Nor could this sectarianism be said to have prevailed merely out of a self-righteous sense of ideological rectitude. Rather, it appears to have been bound with a struggle for political power. This struggle became acute after the collapse of the ancient regime in 1974. But it had its roots in the fission's within the student movement before that date, particularly in the divisions in the Ethiopian Students' Union in Europe (ESUE).
These divisions were subsequently imported into the country and ended up in dividing the civilian Left into two antagonistic and apparently irreconcilable groups, the one led by EPRP and the other by Meison (as the All Ethiopia Socialist Movement was known in its Amharic acronym). This division was a bonanza to the Darg, more specifically its strong man Mangestu Hayla-Maryam, who successively eliminated both and eventually seized absolute power.
The politics of mutual destruction followed by EPRP and Meison had serious consequences for the country's political culture and has a direct bearing on the current situation of intellectual withdrawal. To begin with, it ensured the political ascendancy of the military elite and paved the way for the dictatorship of Mangestu. Thereafter, intellectuals were sought as atomized individuals, not as organized groups. The climax of this process was of course the formation of the Workers' Party of Ethiopia, via its mid-wife COPWE (Commission for Organizing the Party of the Working People of Ethiopia), when "genuine" Marxist-Leninists were made to coalesce around the person of the "infallible" leader.

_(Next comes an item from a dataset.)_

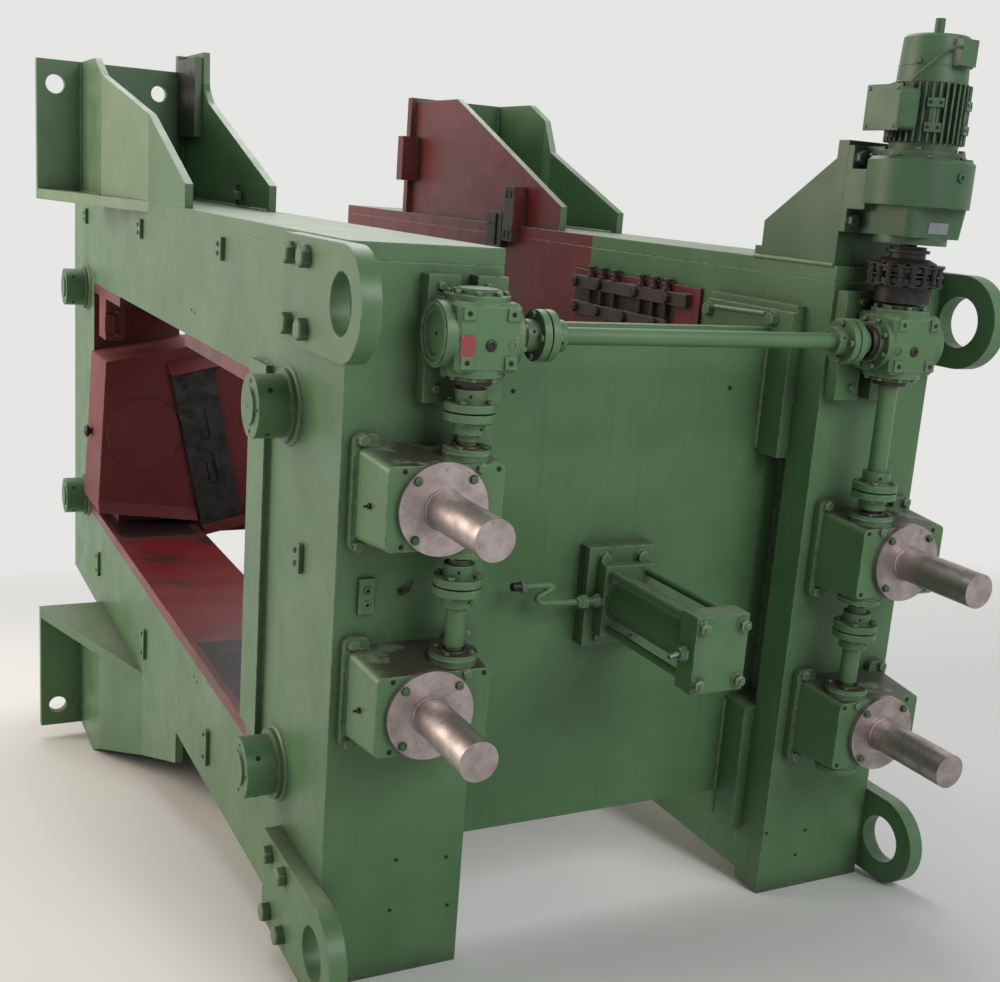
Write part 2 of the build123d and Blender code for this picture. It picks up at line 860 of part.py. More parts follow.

Secondly, the mass terror that attended the political and armed opposition ultimately resulted in the political emasculation of a large body of intellectuals. In this respect, the much-publicized Red Terror was only the gruesome climax to a general atmosphere of terror which included intimidation, imprisonment and exile. The terror showed that the price of active and independent political engagement was too high. As the dominant political culture had not allowed a distinction between politics and civil society, withdrawal from one at one and the same time became withdrawal from the other.
Thirdly, the end of EPRP and Meison spelt the end of the ascendancy of the multi-ethnic political organizations. Thereafter, the stage was dominated by the national liberation front, as they came to be known. The urban-based struggle also gave way to the rural-based armed struggle. Leaving aside the Eritrean People's Liberation Front (EPLF), which was fighting for independence from Ethiopia, the Tigray People's Liberation Front (TPLF) emerged as the leading opposition to the Derg.
Although the TPLF was a product of the Ethiopian Student Movement, its agenda of national liberation did not at first strike a chord in the mainstream of that movement. It did not therefore succeed in attracting many intellectuals of the region. As a matter of fact, the leading Tegrayan intellectuals of the time were in the EPRP rather than in the TPLF. One might even argue that such organizations as the Oromo Liberation Front (OLF), which have had a rather unimpressive military record, drew on a larger pool of intellectual resources than the TPLF.
But the TPLF, or the EPRDF (as the coalition of forces which the TPLF came to spearhead was known) more than made up for what it lacked in intellectual sophistication by considerable skill in organizing the rural masses into a formidable force that played a decisive role in the overthrow of the Darg.
The Post-1991 Situation
The seizure of state power by the EPRDF, while putting an end to a regime that had managed to provoke universal distaste, brought its own complications into the political scene. Far from encouraging active engagement by intellectuals, it tended to abet the trend of political withdrawal that had started in the dark days of the revolutionary period. A number of factors seem to have contributed to this end.The ethnic-based politics that became the norm after 1991 has had the effect of alienating a large body of intellectuals. While some of them did participate in the political process, their number was admittedly much lower than would have been the case had multi-ethnic political organizations not been actively discouraged. The absence of a strong opposition, which even the EPRDF is sometimes heard to lament, is in part a result of this continued withdrawal of the body of intellectuals that could have had a meaningful intervention in the political process. With limited success, the EPRDF tried to co-opt some of those intellectuals into its organization, notably through the Forum 84, which was primarily designed to attract former EPRP members.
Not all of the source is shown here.